• INFORMATION SUPPLIED:
━━━━
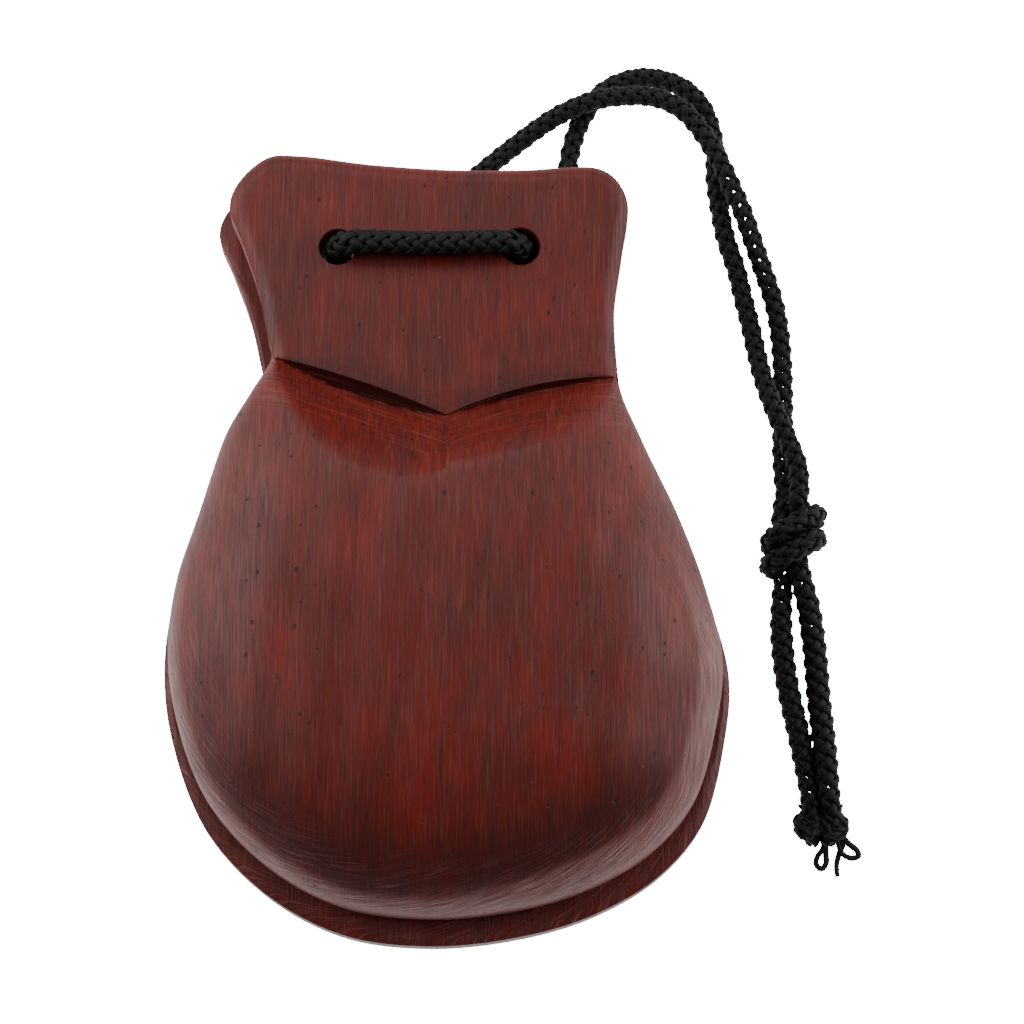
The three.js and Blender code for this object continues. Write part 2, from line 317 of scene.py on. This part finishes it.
# The small knots that keep the two cut ends from unravelling
endKnots = {
    "squeeze": 0.74,
    "turns": [
        (0.0, 2.6, 1.4), (0.6, 1.1, 1.5), (0.8, -0.3, 2.0), (0.0, -1.2, 2.4), (-0.9, -0.6, 2.1),
        (-0.8, 0.6, 1.4), (0.0, 1.0, 1.1), (0.8, 0.2, 1.0), (0.5, -1.0, 1.2), (0.0, -1.9, 1.35),
    ],
    "left": (40.9, -29.7, 0.0),
    "right": (43.7, -29.8, 0.15),
}


def endKnot(name, node, centre, mirrored):
    route = [(centre[0] + mirrored * x, centre[1] + y, centre[2] + z) for x, y, z in endKnots["turns"]]
    line = smoothLine(route, cord["step"] / 2)
    piece = braid(name, [line], [0], [squeezed(line, endKnots["squeeze"], 1.2)], packed=True)
    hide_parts(node)
    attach(piece, "rear")
    return piece


# Loose yarns at the cut ends
frays = {
    "thickness": 0.8,
    "yarns": [
        [(42.2, -30.9, 1.0), (42.8, -31.9, 0.7), (42.9, -32.9, 0.5), (42.9, -34.0, 0.4), (42.4, -34.6, 0.4),
         (41.8, -34.1, 0.4), (41.9, -33.3, 0.5), (42.5, -32.4, 0.75), (42.7, -31.5, 1.0)],
        [(44.6, -30.9, 1.1), (44.8, -31.8, 0.85), (44.4, -32.9, 0.55), (44.1, -34.2, 0.4), (44.2, -35.5, 0.4)],
        [(44.6, -30.9, 1.2), (45.5, -31.8, 0.9), (46.4, -32.5, 0.6), (46.6, -33.1, 0.5), (45.9, -33.4, 0.5),
         (45.0, -33.1, 0.7), (44.4, -32.3, 0.95), (44.2, -31.4, 1.1)],
    ],
}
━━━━
• THE REQUEST: Write out the listing once more, matching it exactly.

• TASK OUTPUT:
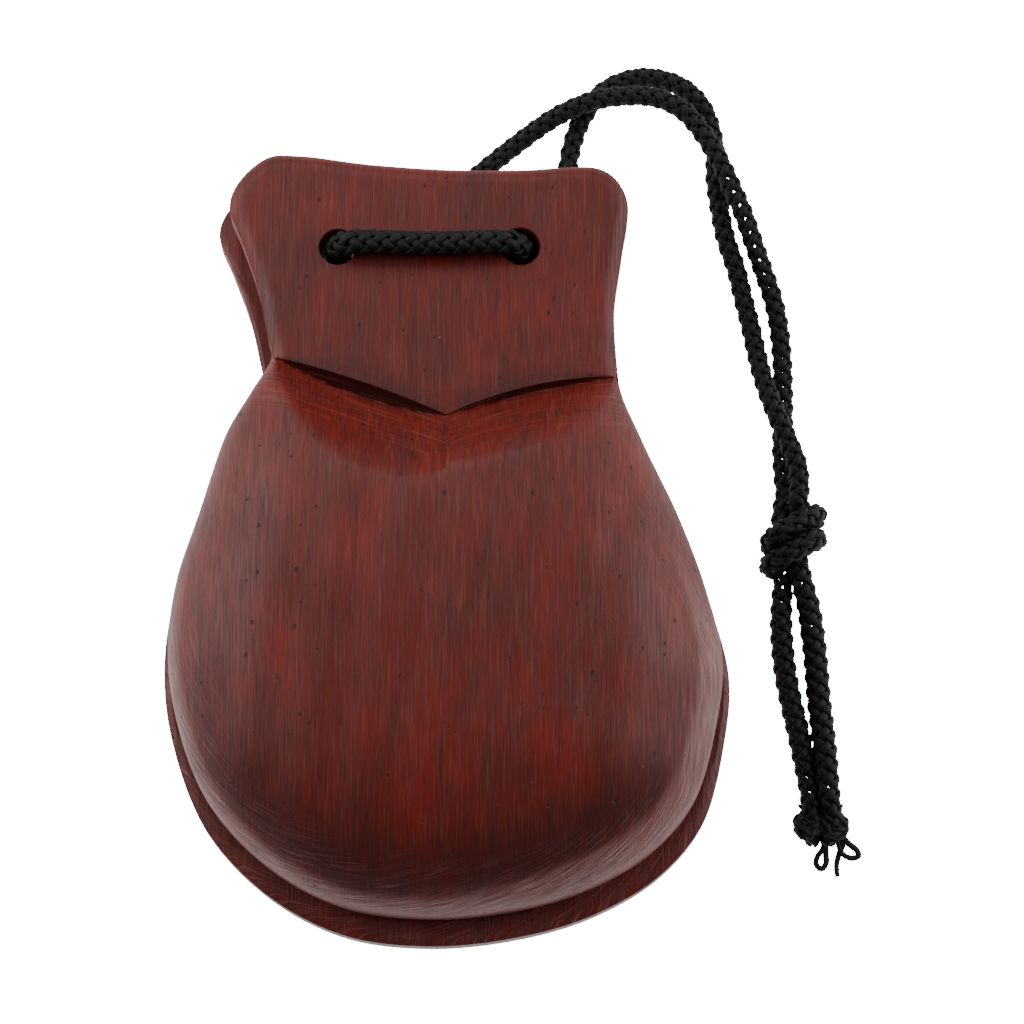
The three.js and Blender code for this object continues. Write part 2, from line 317 of scene.py on. This part finishes it.
# The small knots that keep the two cut ends from unravelling
endKnots = {
    "squeeze": 0.74,
    "turns": [
        (0.0, 2.6, 1.4), (0.6, 1.1, 1.5), (0.8, -0.3, 2.0), (0.0, -1.2, 2.4), (-0.9, -0.6, 2.1),
        (-0.8, 0.6, 1.4), (0.0, 1.0, 1.1), (0.8, 0.2, 1.0), (0.5, -1.0, 1.2), (0.0, -1.9, 1.35),
    ],
    "left": (40.9, -29.7, 0.0),
    "right": (43.7, -29.8, 0.15),
}


def endKnot(name, node, centre, mirrored):
    route = [(centre[0] + mirrored * x, centre[1] + y, centre[2] + z) for x, y, z in endKnots["turns"]]
    line = smoothLine(route, cord["step"] / 2)
    piece = braid(name, [line], [0], [squeezed(line, endKnots["squeeze"], 1.2)], packed=True)
    hide_parts(node)
    attach(piece, "rear")
    return piece


# Loose yarns at the cut ends
frays = {
    "thickness": 0.8,
    "yarns": [
        [(42.2, -30.9, 1.0), (42.8, -31.9, 0.7), (42.9, -32.9, 0.5), (42.9, -34.0, 0.4), (42.4, -34.6, 0.4),
         (41.8, -34.1, 0.4), (41.9, -33.3, 0.5), (42.5, -32.4, 0.75), (42.7, -31.5, 1.0)],
        [(44.6, -30.9, 1.1), (44.8, -31.8, 0.85), (44.4, -32.9, 0.55), (44.1, -34.2, 0.4), (44.2, -35.5, 0.4)],
        [(44.6, -30.9, 1.2), (45.5, -31.8, 0.9), (46.4, -32.5, 0.6), (46.6, -33.1, 0.5), (45.9, -33.4, 0.5),
         (45.0, -33.1, 0.7), (44.4, -32.3, 0.95), (44.2, -31.4, 1.1)],
    ],
}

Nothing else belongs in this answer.